Maruyama Park (Maruyama kôen)
- Medium:
- Woodblock print
- Source:
- Museum of Fine Arts
- Image courtesy of
- Museum of Fine Arts
Description
This woodblock print takes its subject from Maruyama Park in Kyoto's Higashiyama district, a site historically associated with the viewing of cherry blossoms and a centuries-old weeping cherry tree. Rather than a descriptive [meisho-e](/glossary/meisho-e) treatment of the park, Maruyama Hiroshi renders the subject through the abstract visual language characteristic of his practice: undulating bands of color move across a dark ground, likely evoking the diffuse bloom of [sakura](/glossary/sakura) or the layered spatial recession of the park's terraced grounds. The color transitions suggest [bokashi](/glossary/bokashi) gradation, applied with precision to modulate tonal weight across each band.
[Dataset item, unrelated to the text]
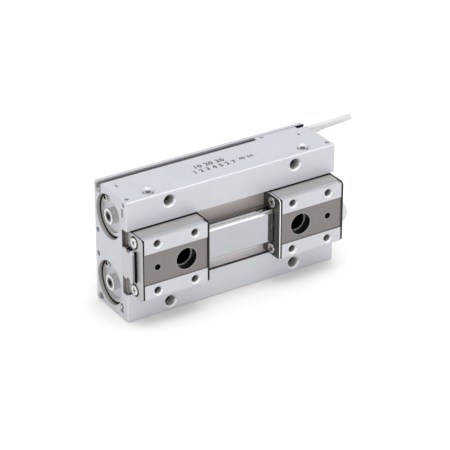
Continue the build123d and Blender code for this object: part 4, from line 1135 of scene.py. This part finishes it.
# %% Printing ink
INK_THICKNESS = 0.01 * MM
BOLDER = 0.035
DIGIT_SPACING = 1.12
ink = finish("ink", (0.07, 0.07, 0.075), metallic=0.0, roughness=0.6, grain=0.2, variety=0.2, bump=0.002)


def printed(name, digits, height, matrix):
    """Digits of a height, in ink, in the plane of a matrix."""
    clear_selection()
    bpy.ops.object.text_add(location=(0, 0, 0))
    text = bpy.context.object
    text.data.body = digits
    text.data.size = height
    text.data.space_character = DIGIT_SPACING
    text.data.extrude = INK_THICKNESS
    text.data.offset = BOLDER * height
    bpy.ops.object.convert(target="MESH")
    piece = bpy.context.object
    piece.data.transform(matrix)
    settle(piece, name, "body", ink, "body_aluminium")


print("ink is ready")

# %% [markdown]
# Each line of print is one row of a table, with its digits, its height and its place. The digits on
# the left end are turned by a matrix whose columns say where the text's right, top and front go:
# towards the fingers, up, and out of the face.

# %% Printed numbers, with height and place in millimetres
TOP_PRINT = (
    ("print_row_1", "10 20 30", 3.9, (-12.0, 3.3)),
    ("print_row_2", "1 2 3 4 5 2 7", 3.7, (-14.6, -0.8)),
    ("print_row_3", "40 50", 2.9, (9.4, 0.3)),
    ("left_mark", "3", 2.6, (-49.8, 6.5)),
    ("right_mark", "4", 2.6, (44.9, 7.0)))
END_PRINT = (("end_number_1", "1", (-4.4, 50.6)), ("end_number_2", "2", (-2.7, 3.4)))
END_NUMBER_HEIGHT = 5.6
TOP = body_high.z + 0.5 * INK_THICKNESS
LEFT_END = body_low.x - 0.5 * INK_THICKNESS
TOWARDS_LEFT = Matrix(((0, 0, -1, LEFT_END), (-1, 0, 0, 0), (0, 1, 0, 0), (0, 0, 0, 1)))
for name, digits, height, (x_place, y_place) in TOP_PRINT:
    printed(name, digits, height * MM, Matrix.Translation((x_place * MM, y_place * MM, TOP)))
for name, digits, (y_place, z_place) in END_PRINT:
    printed(name, digits, END_NUMBER_HEIGHT * MM,
            Matrix.Translation((0, y_place * MM, z_place * MM)) @ TOWARDS_LEFT)
print("numbers printed", len(TOP_PRINT) + len(END_PRINT))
Printed on [washi](/glossary/washi), the composition maintains the flat, planar qualities of the woodblock medium while achieving atmospheric depth through color interval alone. The coincidence of the artist's surname with the park's name may carry a deliberate personal resonance. This work is consistent with Maruyama's broader project of translating landscape experience into non-figurative chromatic structure, in the tradition of postwar Japanese abstract printmaking.